The RSD is all-charter. Forty percent of the charters are failing schools. The white kids go to the top-rated charters. The failing schools are almost all-Black.

The best schools in New Orleans are the OPSB schools, some of which are selective-admission charter schools. Not surprisingly, the selective-admission schools have the highest test scores.

The ERA pulled a fast one. In its report, it combined the results of the less-than-stellar RSD with those of the high-performing OPSB.

Schneider titled her post: “How to Make New Orleans Market Ed Reform a Success: Hide RSD Failure Inside an OPSB-RSD Data Blend.”

She writes:

“The problem here is that OPSB schools were never taken over by the state, which means that the New Orleans “failing school” narrative does not include these schools, and that whether they be direct-run or converted to charter schools, OPSB schools have test-score advantages over the “failing” RSD schools taken over by the state. Moreover, a number of OPSB schools are selective-admission charter schools (see also here and here), which gives even more advantage over state-run RSD schools (and which puts a snag in the “open school choice for families” narrative).

“It is the OPSB advantage that allows researches to combine post-Katrina, OPSB and RSD data and actually hide the lack of progress that state-run, all-charter RSD has made, all the while selling a generalized version of New Orleans market-ed-reform success to the public. I have seen this ploy in the past from the Louisiana Department of Education (LDOE) in its efforts to conceal low ACT composite scores of RSD schools that it was supposed to take over and reform right into higher test scores, and I am seeing it here in the Harris-Larsen study.

”OPSB schools are not only chiefly responsible for the results in the Harris-Larsen study; OPSB schools are concealing the mediocrity (at best) that was the RSD, state-takeover-charter-conversion experiment…”

As it happens, David Leonhardt of the New York Times today published the second part of his two-part encomium about the apotheosis of the New Orleans schools, due entirely to the miracle of the market. Ironically, his article is titled, “A Plea for a Fact-Based Debate About Charter Schools.” Ironic, because he swallows the charter propaganda whole. He apparently doesn’t know that the “miracle” was the result of merging the RSD scores with the OPSB scores. He never acknowledges that 40% of the RSD schools are failing and segregated. He is right, however, that it is time for a fact-based debate about what happened in New Orleans, and his two articles did not contribute to that debate.

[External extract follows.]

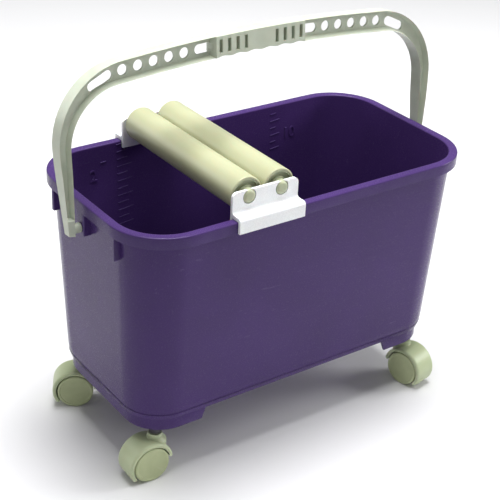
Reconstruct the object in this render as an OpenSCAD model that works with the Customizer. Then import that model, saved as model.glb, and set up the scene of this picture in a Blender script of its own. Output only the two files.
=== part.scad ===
// Wheeled rectangular mop bucket with a clip-on twin-roller wringer and a swinging bail handle.
// X runs along the bucket, -Y is the front long side, Z is up. The origin is on the floor,
// under the middle of the bucket. All sizes are in millimetres.

/* [Tub] */
// Length over the rim
rim_l = 480; // [440:1:600]
// Width over the rim
rim_w = 260; // [240:1:330]
// Corner radius of the rim
rim_r = 67; // [55:1:75]
// Height of the rim above the floor
rim_z = 332; // [270:1:410]
// Width of the flat band on top of the rim
rim_band = 11; // [10:0.5:14]
// How far the rim stands out past the wall
rim_out = 7.5; // [6:0.5:9]
// Depth of the skirt that hangs from the rim
skirt_h = 14; // [12:0.5:20]
// Thickness of the walls and the floor
wall = 3; // [2:0.1:3.5]
// How much narrower the tub is at the floor than under the rim, at each end
draft_l = 10.5; // [5:0.5:16]
// The same at each long side
draft_w = 13.5; // [6:0.5:18]
// Corner radius of the wall at the floor
floor_r = 50.5; // [45:0.5:55]

/* [Feet] */
// Height of the underside of the feet above the floor
foot_z = 67; // [62:1:90]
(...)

Watch the illusionists. Great tricks. Don’t be fooled.

Mercedes Schneider, high school teacher in Louisiana with a doctorate in statistics and research methodology, has some lessons for New York Times’ columnist David Leonhardt about the sham of charter schools in New Orleans.

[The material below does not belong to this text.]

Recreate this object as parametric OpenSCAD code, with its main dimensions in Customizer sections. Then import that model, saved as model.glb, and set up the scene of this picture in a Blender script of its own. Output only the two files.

One way to look at the takeover: The charter schools with a white majority are rated A or B. The charter schools that are almost completely black are rated D or F.

Another way to describe this: Separate and unequal.

Which game shall we play: Follow the Money or Connect the Dots?

Only two days ago, the Education Research Alliance at Tulane University released a glowing report about the privatization of public schools in New Orleans.

Only one day later, the U.S. Department of Education awarded the team a grant of $10 Million to continue their work on market-driven school choice.

With $10 Million, maybe they will get around to checking with researchers who don’t agree with their findings, such as those I cited in this post.

And I hope the team at Tulane-ERA will answer this puzzle:

Louisiana is one of the lowest scoring states on the National Assessment of Educational Progress (“The Nation’s Report Card”). Its scores declined significantly from 2015-2017. New Orleans is the largest school district in the state. If its results are amazing, why did the state drop to 48th in the nation in 8th grade reading and 50th in the nation on the 8th grade math on NAEP? This doesn’t add up.

David Leonhardt writes for the New York Times. In today’s newspaper, he writes about the miraculous results of the charter takeover of New Orleans. Leonhardt bought every phony claim made by the charter industry because he did not interview any critics. This is not good journalism.

He did not interview Mercedes Schneider, the Louisiana researcher-teacher who has written many times about New Orleans and who debunked the New Orleans Miracle here. In addition to teaching high school students in English, Schneider has a doctorate in statistics and research methodology. If Leonhardt had interviewed her, she would have explained that the average ACT scores for charter schools in New Orleans are low and stagnant.

He did not interview Professor Andrea Gabor, the Bloomberg Professor of Business Journalism at Baruch College, who debunked the New Orleans miracle in her brilliant new book “After the Education Wars.” If he didn’t have time to read her book, he could have prepared for his trip to New Orleans by reading her article in “The New York Times” about the myth of the New Orleans “makeover.”

He did not interview Professor Kristen Buras of Georgia State University, who debunked the New Orleans Miracle in her book, Charter Schools, Race, and Urban Space: Where the Market Meets Grassroots Resistance. Her latest article, written with veteran New Orleans Educator Raynard Sanders, is here. Its title: “History Rewritten: Masking the Failure of the Recovery School District.”

In a report published by the Council on Foreign Relations in 2012 (in which she dissented about charter school “miracles”), Linda Darling-Hammond of Stanford University called New Orleans “the lowest-performing district in one of the nation’s lowest-performing states.”

He did not interview the many parents who have complained about the fact that 40% of the charter schools are rated D or F, and that these failing charters are more than 90% black.

He did interview the people who have made a career selling the New Orleans Miracle. He fell for every boast they made.

Did anyone tell him that Louisiana is one of the lowest scoring states on the National Assessment of Educational Progress (“The Nation’s Report Card”), and that its scores declined significantly from 2015-2017? New Orleans is the largest school district in the state. If its results are as amazing as Leonhardt thinks, why did the state drop to 48th in the nation in 8th grade reading and 50th in 8th grade math on NAEP? Maybe he can explain this in another column.